The new roaster appears to be very comparable for flavors being developed with the SR500 and the Plus 8 regardless of if you are using a lighter or darker roast changing only the roaster being used. The older sampler appears to yield fruity flavor while the new one did not. The new one appears to improve with longer 2-3+ day rest periods. The only thing I can say with this bean is that the flavors must have changed due to differences in the packaging and how it was stored from the original delivery (which IMO appeared to match the review by Tom exactly) and the final order toward the end of it’s availability that seemed like something entirely different. In either case it was good coffee but the original seemed better.

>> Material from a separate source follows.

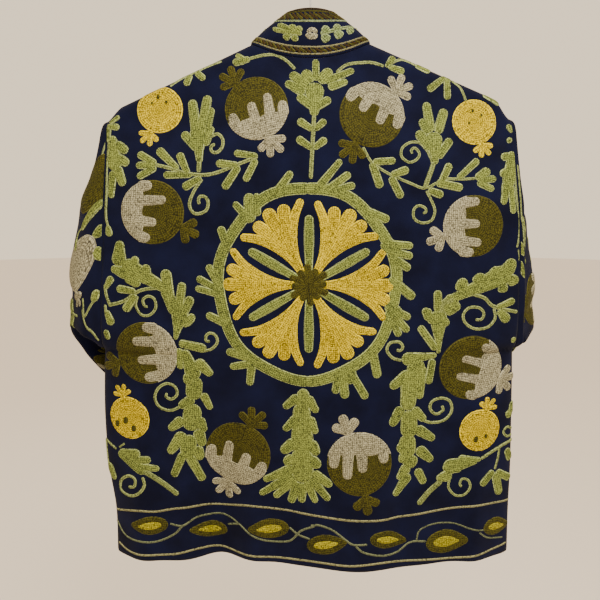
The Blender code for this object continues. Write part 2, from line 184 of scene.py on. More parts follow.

Today having done a basic test roast yesterday of the original and letting it rest overnight I have tasted it black, with sugar, and with vanilla creamers. It seems comparable to what I was getting previously with the Plus 8 roaster. In preparation for tomorrow’s coffee I have roasted two Ethiopia’s for a “Ethiopia comparison”.

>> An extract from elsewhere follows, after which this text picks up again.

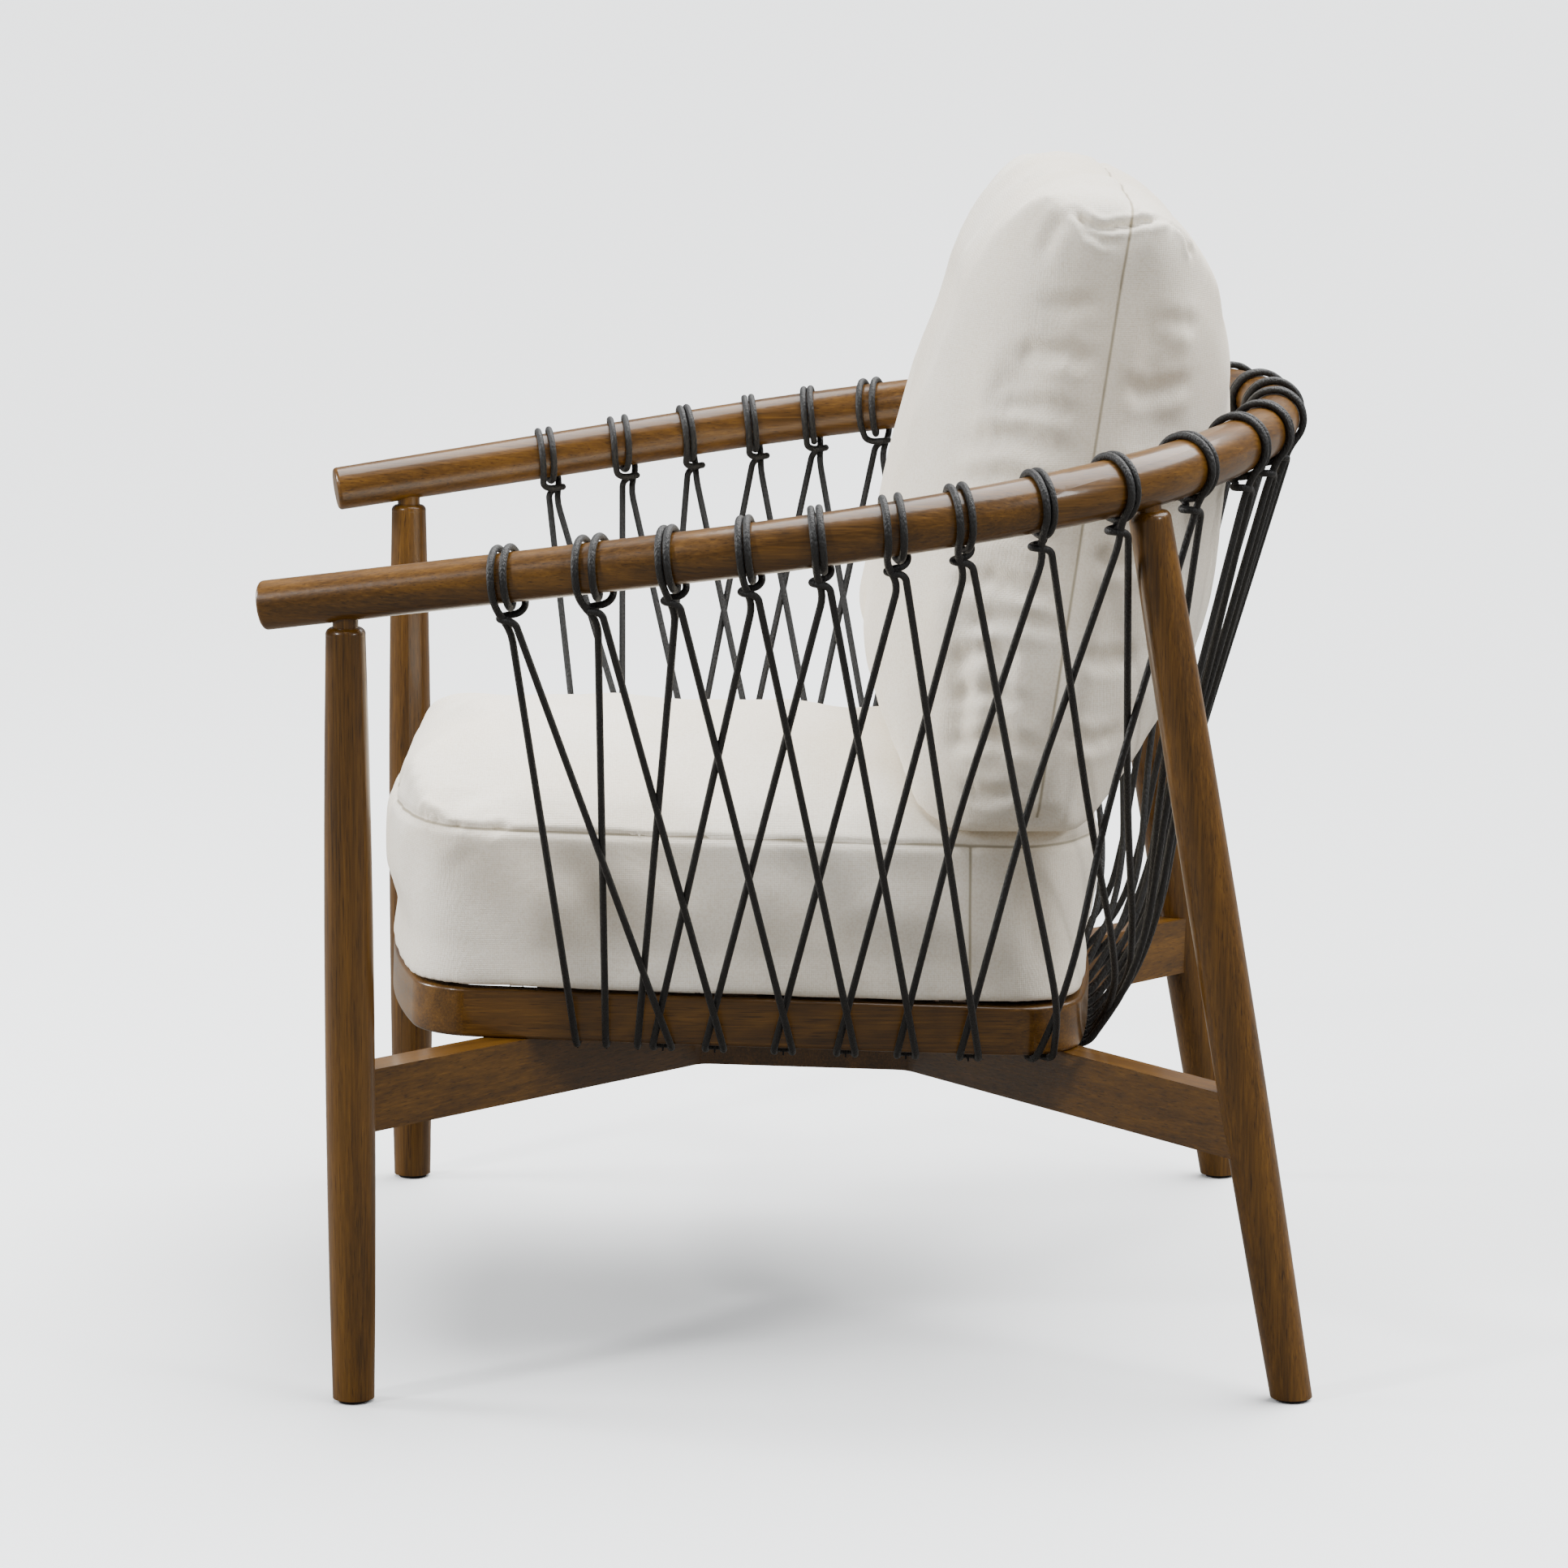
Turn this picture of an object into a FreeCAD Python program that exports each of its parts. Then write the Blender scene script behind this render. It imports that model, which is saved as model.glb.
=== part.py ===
import FreeCAD, Part
import math
import os

# Wooden armchair with a laced horseshoe rail and two loose cushions. Millimetres.
# The chair faces -Y, the sitter's left is +X, the floor is z = 0 and the origin is on the
# floor under the middle of the chair.

os.makedirs("parts", exist_ok=True)
V = FreeCAD.Vector
doc = FreeCAD.newDocument("wooden_armchair")

SIZES = {
    # the round rail lies in one plane that rises to the rear
    "rail_centre_height": 623.2,
    "rail_rise": 0.1387,
    "rail_end_x": 350.7,
    "rail_end_y": -379.2,
    "rail_splay": 10.83,
    "arm_straight": 300.7,
    "side_bend": 430.0,
    "side_turn": 32.65,
    "corner_bend": 246.0,
    "corner_turn": 34.33,
    "rail_joint": 553.0,
    "rail_end_dia": 34.7,
    "rail_joint_dia": 39.4,
    "rail_full_dia": 40.7,
    "rail_back_dia": 36.6,
    "rail_end_round": 3.0,
    "rail_dowel_dia": 12.0,
    "rail_dowel_length": 60.0,
    # turned legs, measured along their own axes
    "leg_foot_dia": 29.4,
    "leg_swell_dia": 34.8,
    "leg_shoulder_dia": 28.0,
    "leg_neck_dia": 18.0,
    "leg_tenon": 22.0,
    "leg_foot_round": 1.8,
    "front_shoulder": 552.0,
    "rear_shoulder": 637.0,
    "glide_dia": 22.0,
    "glide_thickness": 2.5,
    # the two bent boards and the seat frame share one slope, down to the rear
    "seat_slope": 0.033,
    "board_bottom": 185.8,
    "board_height": 45.2,
    "board_thickness": 26.0,
    "board_middle_x": 73.5,
    "board_front_bend": -80.3,
    "board_rear_bend": 85.5,
    "board_bend_radius": 30.0,
    "board_tenon_thickness": 12.0,
    "board_tenon_height": 26.0,
    "tie_y": 2.0,
    "tie_thickness": 28.0,
    "tie_dowel_dia": 8.0,
    "tie_dowel_length": 40.0,
    # seat frame
    "frame_height": 36.0,
    "frame_width": 32.0,
    "frame_round": 3.0,
    "frame_front_corner": 50.0,
    "frame_rear_corner": 60.0,
    "rebate_from_edge": 14.0,
    "rebate_depth": 5.0,
    "frame_dowel_dia": 8.0,
    "frame_dowel_length": 44.0,
    "frame_screw_dia": 5.0,
    "frame_screw_head": 10.0,
    "frame_screw_length": 68.0,
    # webbing
    "strap_width": 50.0,
    "strap_thickness": 2.0,
    "strap_wave": 1.05,
    # lacing
    "cord_dia": 5.2,
    "cord_gap": 0.15,
    "cord_splay": 7.5,
    "cord_crossing": 43.0,
    # cushions
    "cushion_gap": 0.5,
    "seat_cushion_height": 172.0,
    "seat_cushion_seam": 118.0,
    "seat_cushion_hem": 14.0,
    "back_cushion_width": 524.0,
    "back_cushion_height": 453.0,
    "back_cushion_sink": 37.0,
    "back_cushion_lean": 8.5,
    "back_cushion_y": 169.0,
    "cover_inside": 0.985,
    "fill_scale": 0.98,
}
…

Ethiopia DP Haile Selassie Sidamo
- 6.0 to 4.0 – Minimal churn.
- 4.0 to 3.0 – @ 4.0 Turning amber to tan range. 3/4 inch expansion. Medium churn.
- Set High Heat
- Set 50% Fan
- 2.8 – Initial First Cracks reached. Partial brown color. High churn. 2 inch expansion.

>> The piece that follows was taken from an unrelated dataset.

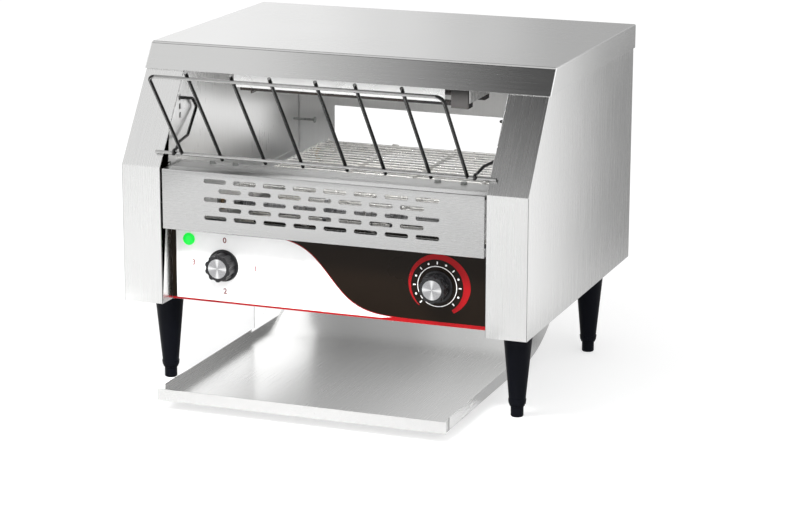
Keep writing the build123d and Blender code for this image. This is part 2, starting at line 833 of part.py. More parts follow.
def make_hood():
    """Upper heater box, open below, with wings that hang on the chamber walls."""
    x = (hood_left, hood_right)
    y = (hood_front, hood_back)
    hood = block(x, y, (hood_bottom, hood_top))
    hood -= block((x[0] + sheet, x[1] - sheet), (y[0] + sheet, y[1] - sheet), (0, hood_top - sheet))
    wing = wall_x - seam_gap
    hood += block((-wing, wing), y, (hood_top, hood_top + sheet))
    notch = (hood_right - hood_notch, hood_right + 1)
    return hood - block(notch, (y[0] - 1, y[0] + sheet), (0, hood_bottom + hood_notch_height))


def make_upper_blocks():
    """Ceramic end blocks of the upper elements, fixed to the hood's right end."""
    blocks = []
    length, width, tall = upper_block
    right = hood_right - sheet - seam_gap
    for y in upper_rows:
        z = (upper_element_z - block_drop, upper_element_z - block_drop + tall)
        piece = block((right - length, right), (y - width / 2, y + width / 2), z)
        bore = six_sided((right - length - 1, right - block_end), y, upper_element_z, element_seat_r)
        blocks.append(piece - bore)
    return Compound(children=blocks)


def make_elements(x, rows, z):
    """Straight twelve-sided tubes, one for each row."""
    section = Plane.YZ.offset(x[0]) * RegularPolygon(element_r, 12)
    tube = extrude(section, x[1] - x[0], dir=(1, 0, 0))
    return Compound(children=[Pos(0, y, z) * tube for y in rows])


def make_upper_elements():
    """Tubular elements under the hood."""
    left = hood_left + element_left_gap
    right = hood_right - sheet - seam_gap - block_end - 1
    return make_elements((left, right), upper_rows, upper_element_z)


def make_upper_hanger():
    """Rib under the hood that holds the elements near their left ends."""
    y = (hood_front + sheet + seam_gap, hood_back - sheet - seam_gap)
    z = (upper_element_z - element_r - 2, hood_top - sheet - seam_gap)
    left = hood_left + hanger_inset
    rib = block((left, left + sheet), y, z)
    for row in upper_rows:
        rib -= six_sided((left - sheet, left + 2 * sheet), row, upper_element_z, element_seat_r)
    return rib


def make_lower_reflector():
    """Shallow pan under the lower elements, with ends turned up."""
    x = (-wall_x + seam_gap, wall_x - seam_gap)
    y = (reflector_front, reflector_back)
    pan = block(x, y, (reflector_z, reflector_z + sheet))
    for edge in (y[0], y[1] - sheet):
        pan += block(x, (edge, edge + sheet), (reflector_z, reflector_z + reflector_rim))
    return pan


def make_lower_blocks():
    """Ceramic end blocks that stand in the pan and hold the lower elements."""
    blocks = []
    half = lower_block / 2
    for x in (hood_left + lower_block_inset, hood_right - lower_block_inset):
        for y in lower_rows:
            z = (reflector_z + sheet, lower_element_z + half - 1)
            piece = block((x - half, x + half), (y - half, y + half), z)
            inner = math.copysign(half + 1, x)
            bore = six_sided((x - inner, x + inner / 2), y, lower_element_z, element_seat_r)
            blocks.append(piece - bore)
    return Compound(children=blocks)


def make_lower_elements():
    """Tubular elements over the pan."""
    left = hood_left + lower_block_inset - 2
    right = hood_right - lower_block_inset + 2
    return make_elements((left, right), lower_rows, lower_element_z)


# ---------------------------------------------------------------- toast slide


def on_curve(turn, radius):
    """Point (y, z) on the slide's curve, turned up from its lowest point by an angle."""
    angle = math.radians(turn)
    return (slide_centre[0] + radius * math.sin(angle), slide_centre[1] - radius * math.cos(angle))


def turn_at(z):
    """Angle at which the curve's outer face reaches a height."""
    return math.degrees(math.acos((slide_centre[1] - z) / slide_radius))


def curved_sheet(low, high, half_width):
    """Sheet that follows the slide's curve between two angles."""
    inner = slide_radius - sheet
    middle = (low + high) / 2
    with BuildSketch(Plane.YZ) as section:
        with BuildLine():
            ThreePointArc(*[on_curve(turn, slide_radius) for turn in (low, middle, high)])
            Line(on_curve(high, slide_radius), on_curve(high, inner))
            ThreePointArc(*[on_curve(turn, inner) for turn in (high, middle, low)])
            Line(on_curve(low, inner), on_curve(low, slide_radius))
        make_face()
    return extrude(section.sketch, half_width, both=True)


def make_deflector():
    """Curved guide behind the belt that turns the toast down and forwards."""
    high = slide_centre[1]
    guide = curved_sheet(turn_at(base_top + 2 * slide_gap), 90, deflector_half_width)
    back = slide_centre[0] + slide_radius
    x = (-deflector_half_width, deflector_half_width)
    guide += block(x, (back - sheet, back), (high, deflector_top))
    ledge = (back - sheet, rear_panel_front - seam_gap)
    return guide + block(x, ledge, (deflector_top - sheet, deflector_top))


def make_cheek():
    """Right-hand cheek of the toast slide, with the flange that rides in its rail."""
    tail = turn_at(cheek_top)
    with BuildSketch(Plane.YZ) as section:
        with BuildLine():
            Polyline(
                on_curve(0, slide_radius),
                (cheek_front, tray_bottom),
                (cheek_front, cheek_top),
                on_curve(tail, slide_radius),
            )
            ThreePointArc(*[on_curve(turn, slide_radius) for turn in (tail, tail / 2, 0)])
        make_face()
    cheek = Pos(tray_half_width - sheet, 0, 0) * extrude(section.sketch, sheet)
    y = (cheek_front, on_curve(tail, slide_radius)[0])
    x = (tray_half_width - sheet, tray_half_width + cheek_flange)
    return cheek + block(x, y, (cheek_top - sheet, cheek_top))


def make_toast_slide():
    """Pan in front, curved tail behind, low lips that rise to cheeks under the body."""
    half = tray_half_width
    pan = block((-half, half), (tray_front, slide_centre[0]), (tray_bottom, tray_bottom + sheet))
    flange_x = half + tray_flange_over
    flange_z = (tray_bottom, tray_bottom + tray_flange)
    pan += block((-flange_x, flange_x), (tray_front, tray_front + sheet), flange_z)
    pan += curved_sheet(0, turn_at(cheek_top - sheet), half)
    lip = block(
        (half - sheet, half), (tray_front + tray_notch, cheek_front), (tray_bottom, tray_bottom + tray_lip)
    )
    for piece in (*both_sides(lip), *both_sides(make_cheek())):
        pan += piece
    return pan


def make_slide_rail():
    """Right-hand rail under the base plate that carries the slide's flange."""
    y = (slide_rail_front, slide_rail_back)
    web = tray_half_width + cheek_flange + slide_rail_gap
    low = cheek_top - sheet - slide_gap - sheet
    rail = block((web, web + sheet), y, (low, base_height))
    rail += block((tray_half_width + slide_rail_gap, web + sheet), y, (low, low + sheet))
    return rail + block((web, web + slide_rail_foot), y, (base_height - sheet, base_height))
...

- 2.4 – Rolling First Cracks. Full brown color.
- 0.7 – End of First Crack period.
- 0.2 – Initial sparse 2nd cracks.
- 0.0 – Automatic switched to Cool.
Aroma: Initial aroma strong coffee, spice, woody. 1 hour rest aroma including buttery.
Ethiopia FTO DP Sidamo Shoye Union
- 6.0 to 4.0 – Minimal churn.
- 4.0 to 3.2 – @ 4.0 Turning amber to tan range. 1/2 inch expansion. Medium churn.
- Set High Heat
- Set 50% Fan
- 3.1 – Initial First Cracks reached. Partial brown color. High churn. 1.75 inch expansion.
- 2.7 – Rolling First Cracks. Full brown color.
- 0.9 – End of First Crack period.
- 0.3 – Initial sparse 2nd cracks.
- 0.1 – Forced to Cool.
Aroma: Initial aroma virtually non existant. Some light woody and mild coffee smell. 1 hour rest similar to immediate DP Haile Selassie Sidamo.